Sendo assim, necessitava eu transverberar o embuço, a travisagem daquela máscara, a fito de devassar o núcleo daquela nebulosa — a minha vera forma. [Rosa, 1988, p. 68]

            A medio-cridade burguesa é, portanto, encontrada neste soberbo conto machadeano em sua “vera forma”, despida e desmascarada de seu “embuço”, de sua “arte difícil de pensar o pensado” [Assis, 1959, p. 114].

Bibliografia:

ASSIS, Machado de. “O espelho”, em Papéis Avulsos.

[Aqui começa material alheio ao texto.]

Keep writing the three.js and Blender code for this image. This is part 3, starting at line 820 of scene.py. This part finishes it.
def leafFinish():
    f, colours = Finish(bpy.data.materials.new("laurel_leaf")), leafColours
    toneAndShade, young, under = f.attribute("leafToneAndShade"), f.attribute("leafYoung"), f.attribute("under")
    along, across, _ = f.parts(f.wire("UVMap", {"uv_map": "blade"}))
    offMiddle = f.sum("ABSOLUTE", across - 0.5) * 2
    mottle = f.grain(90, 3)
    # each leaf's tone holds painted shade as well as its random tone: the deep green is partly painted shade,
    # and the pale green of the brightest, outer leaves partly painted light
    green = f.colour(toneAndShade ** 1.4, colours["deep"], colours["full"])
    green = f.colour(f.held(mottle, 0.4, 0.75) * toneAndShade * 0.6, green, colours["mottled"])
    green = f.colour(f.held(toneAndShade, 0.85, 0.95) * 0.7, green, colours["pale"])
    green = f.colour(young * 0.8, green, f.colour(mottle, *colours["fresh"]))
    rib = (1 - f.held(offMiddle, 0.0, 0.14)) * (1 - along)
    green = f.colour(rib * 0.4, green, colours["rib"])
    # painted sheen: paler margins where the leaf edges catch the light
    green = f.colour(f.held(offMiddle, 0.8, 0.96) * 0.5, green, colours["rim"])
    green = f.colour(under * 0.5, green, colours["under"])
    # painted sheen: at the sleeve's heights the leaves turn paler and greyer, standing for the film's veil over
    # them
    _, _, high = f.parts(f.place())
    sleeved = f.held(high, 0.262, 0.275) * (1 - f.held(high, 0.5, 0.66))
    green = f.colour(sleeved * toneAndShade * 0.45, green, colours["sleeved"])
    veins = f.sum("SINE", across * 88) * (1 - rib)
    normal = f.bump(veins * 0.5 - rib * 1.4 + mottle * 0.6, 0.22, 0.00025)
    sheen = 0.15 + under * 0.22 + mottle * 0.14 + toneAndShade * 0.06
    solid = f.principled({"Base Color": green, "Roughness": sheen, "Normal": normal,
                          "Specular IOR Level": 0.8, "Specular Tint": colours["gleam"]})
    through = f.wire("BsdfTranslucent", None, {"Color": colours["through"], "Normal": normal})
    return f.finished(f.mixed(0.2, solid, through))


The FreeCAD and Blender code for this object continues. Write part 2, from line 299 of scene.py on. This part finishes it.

RJ, SP e Porto Alegre, W. M. Jackson Inc. - Editores, 1959, p. 257-271.

ASSIS, Machado de. “Teoria do medalhão”, em Papéis Avulsos. RJ, SP e Porto Alegre, W. M. Jackson Inc. - Editores, 1959, p. 101-115.

BAKHTIN, Mikhail. A Cultura Popular na Idade Média e no Renascimento: o contexto de François Rabelais. SP-Brasília, Edunb & HUCITEC, 3ª ed., 1996.

BOSI, Alfredo. “A máscara e a fenda”, em BOSI, Alfredo e outros. Machado de Assis. São Paulo, Duas Cidades, 1970, p. 437-457.

ROSA, Guimarães. “O espelho”, em Primeiras Estórias. Rio de Janeiro, Editora Nova Fronteira, 28ª ed., 1988, p. 65-72.

PIGNATARI, Décio. Semiótica e Literatura. São Paulo, Cortez & Moraes, 2ª ed., 1979.